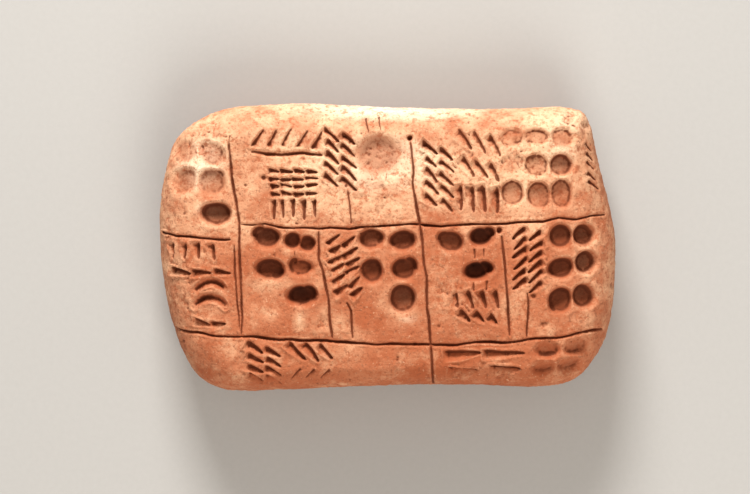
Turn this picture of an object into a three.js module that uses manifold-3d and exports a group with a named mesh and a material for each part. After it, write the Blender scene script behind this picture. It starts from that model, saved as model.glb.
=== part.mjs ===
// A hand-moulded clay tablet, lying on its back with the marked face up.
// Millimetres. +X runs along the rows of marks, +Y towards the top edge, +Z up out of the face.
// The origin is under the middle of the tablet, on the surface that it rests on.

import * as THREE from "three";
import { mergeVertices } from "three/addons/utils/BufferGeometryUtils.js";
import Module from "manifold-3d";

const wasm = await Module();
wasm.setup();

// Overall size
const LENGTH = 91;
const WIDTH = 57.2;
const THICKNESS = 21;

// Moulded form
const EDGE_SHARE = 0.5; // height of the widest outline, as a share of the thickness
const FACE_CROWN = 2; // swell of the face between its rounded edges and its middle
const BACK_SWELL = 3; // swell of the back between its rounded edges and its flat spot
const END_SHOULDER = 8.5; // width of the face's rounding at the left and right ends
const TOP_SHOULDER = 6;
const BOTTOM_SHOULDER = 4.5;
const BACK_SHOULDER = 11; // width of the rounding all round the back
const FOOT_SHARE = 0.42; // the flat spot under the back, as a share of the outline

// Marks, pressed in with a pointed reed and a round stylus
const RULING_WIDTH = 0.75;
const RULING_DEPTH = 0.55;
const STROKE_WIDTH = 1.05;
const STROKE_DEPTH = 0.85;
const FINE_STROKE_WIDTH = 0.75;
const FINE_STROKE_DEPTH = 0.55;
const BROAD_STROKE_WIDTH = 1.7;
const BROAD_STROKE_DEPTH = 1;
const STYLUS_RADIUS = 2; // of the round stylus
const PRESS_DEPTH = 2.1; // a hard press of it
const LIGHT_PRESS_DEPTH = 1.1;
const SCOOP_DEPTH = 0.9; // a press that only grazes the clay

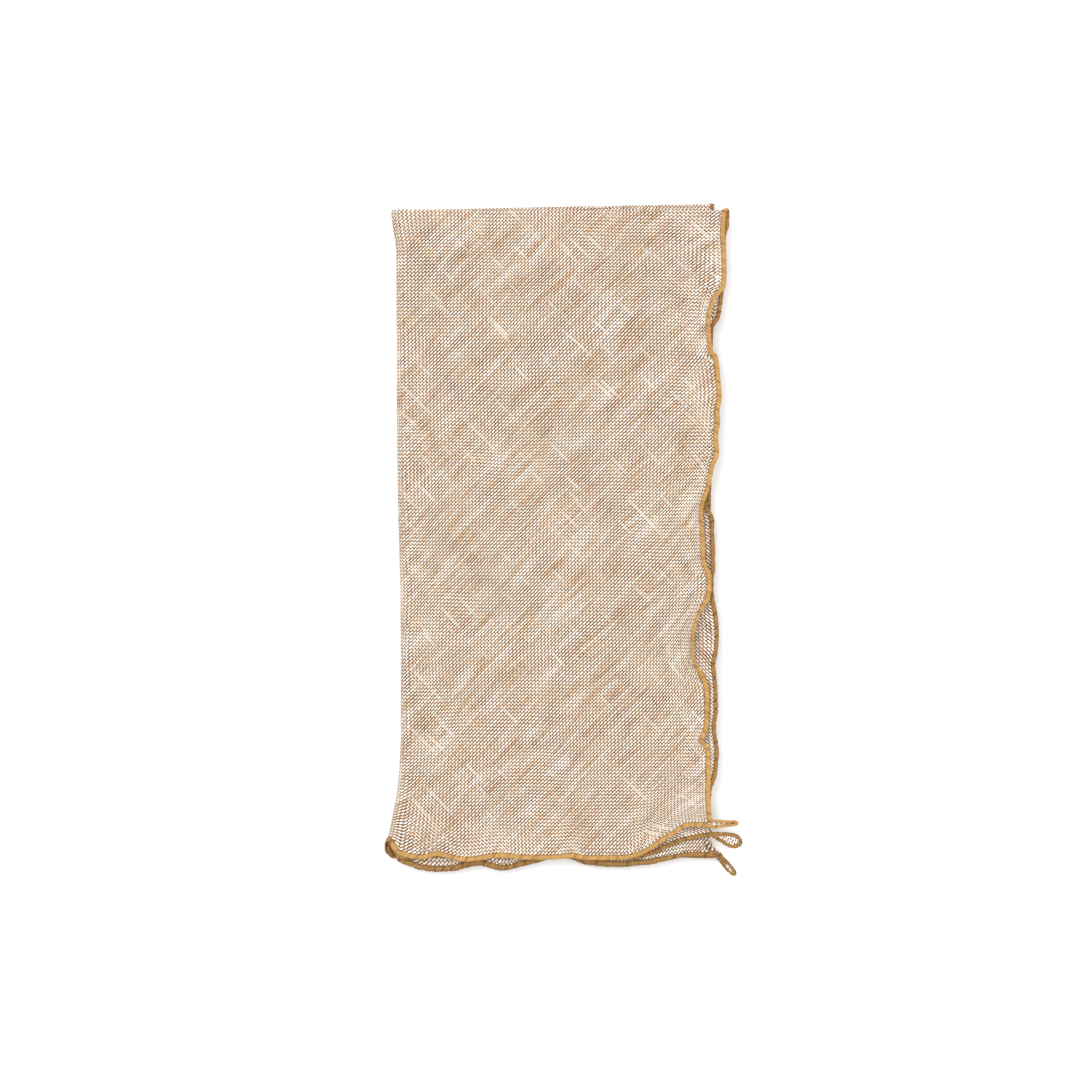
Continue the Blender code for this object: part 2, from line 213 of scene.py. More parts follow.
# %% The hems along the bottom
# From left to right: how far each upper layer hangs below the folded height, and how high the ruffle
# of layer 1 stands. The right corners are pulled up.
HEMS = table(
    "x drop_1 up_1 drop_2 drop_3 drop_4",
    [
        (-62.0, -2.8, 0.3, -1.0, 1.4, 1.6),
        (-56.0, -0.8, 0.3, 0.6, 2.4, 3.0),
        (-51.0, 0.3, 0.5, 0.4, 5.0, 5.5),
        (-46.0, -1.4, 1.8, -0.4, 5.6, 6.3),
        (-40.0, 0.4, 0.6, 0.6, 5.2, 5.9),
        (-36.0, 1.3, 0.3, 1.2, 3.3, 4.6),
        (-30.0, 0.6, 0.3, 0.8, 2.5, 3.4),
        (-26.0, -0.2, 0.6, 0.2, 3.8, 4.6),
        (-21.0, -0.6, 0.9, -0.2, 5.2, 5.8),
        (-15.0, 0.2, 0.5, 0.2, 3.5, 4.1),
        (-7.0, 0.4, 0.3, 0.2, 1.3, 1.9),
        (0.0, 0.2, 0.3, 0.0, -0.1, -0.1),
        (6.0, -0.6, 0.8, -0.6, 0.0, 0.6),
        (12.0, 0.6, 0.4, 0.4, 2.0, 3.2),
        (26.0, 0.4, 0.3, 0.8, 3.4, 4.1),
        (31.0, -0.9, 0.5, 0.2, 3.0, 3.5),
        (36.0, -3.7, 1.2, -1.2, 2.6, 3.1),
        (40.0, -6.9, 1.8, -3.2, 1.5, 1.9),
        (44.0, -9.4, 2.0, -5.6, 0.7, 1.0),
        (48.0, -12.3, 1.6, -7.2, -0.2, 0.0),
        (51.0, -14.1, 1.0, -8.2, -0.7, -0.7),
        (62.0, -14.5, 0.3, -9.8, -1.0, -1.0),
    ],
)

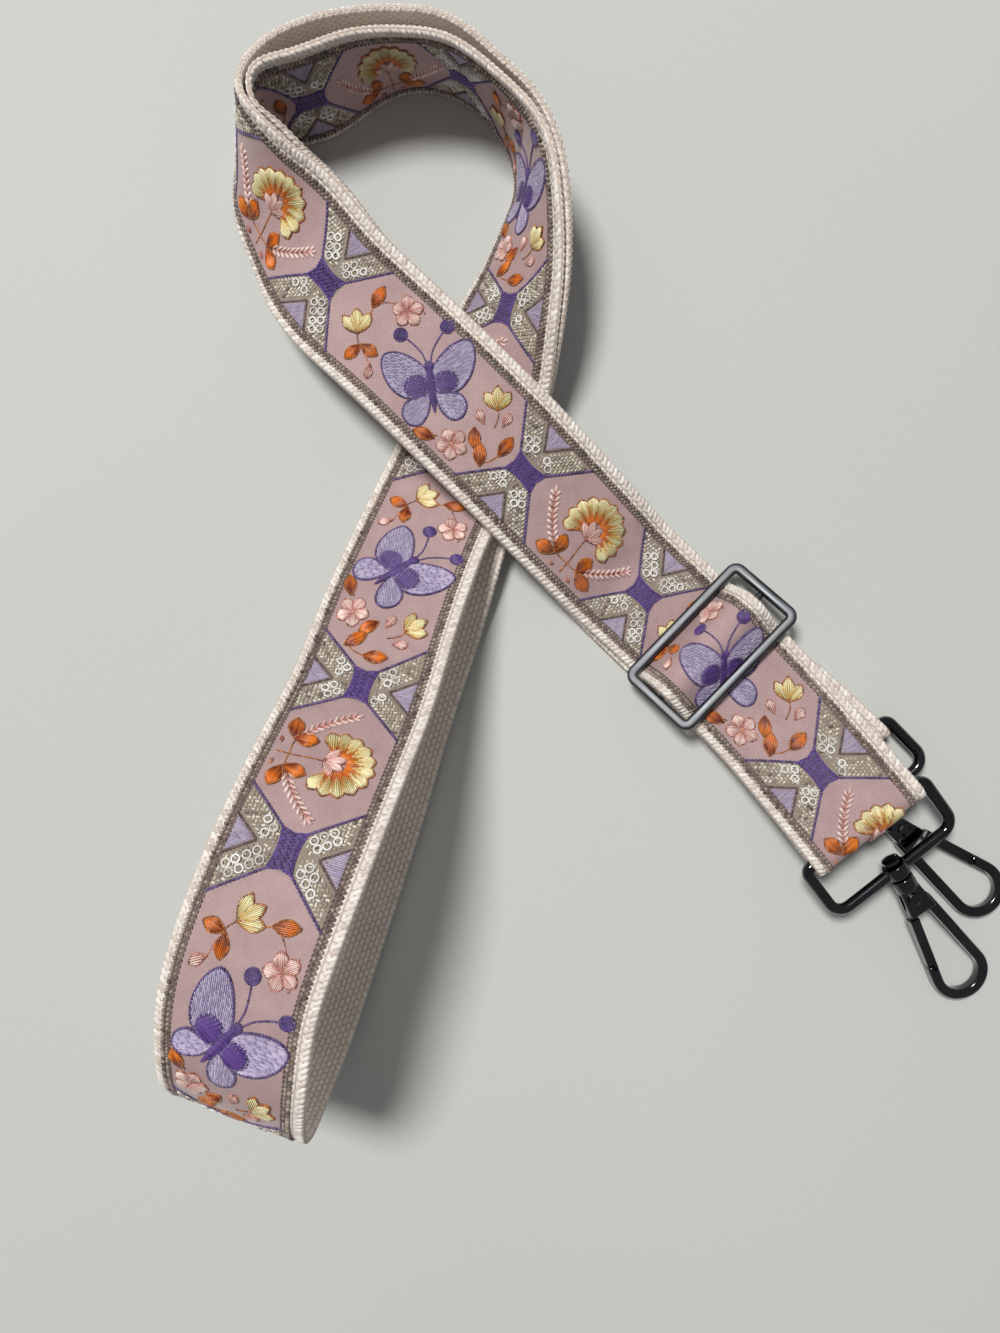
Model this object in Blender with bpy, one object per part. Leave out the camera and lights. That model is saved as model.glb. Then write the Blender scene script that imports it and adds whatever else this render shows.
--------
Copy the lines from the start of the data verbatim, stopping after the line containing "it rests on.".

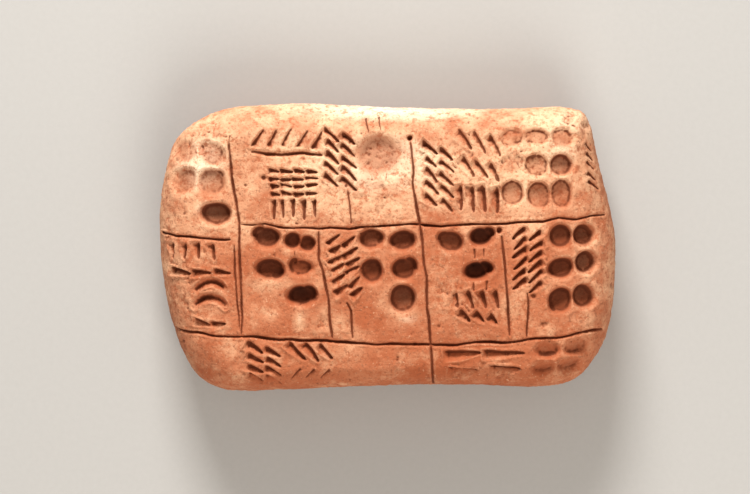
Turn this picture of an object into a three.js module that uses manifold-3d and exports a group with a named mesh and a material for each part. After it, write the Blender scene script behind this picture. It starts from that model, saved as model.glb.
=== part.mjs ===
// A hand-moulded clay tablet, lying on its back with the marked face up.
// Millimetres. +X runs along the rows of marks, +Y towards the top edge, +Z up out of the face.
// The origin is under the middle of the tablet, on the surface that it rests on.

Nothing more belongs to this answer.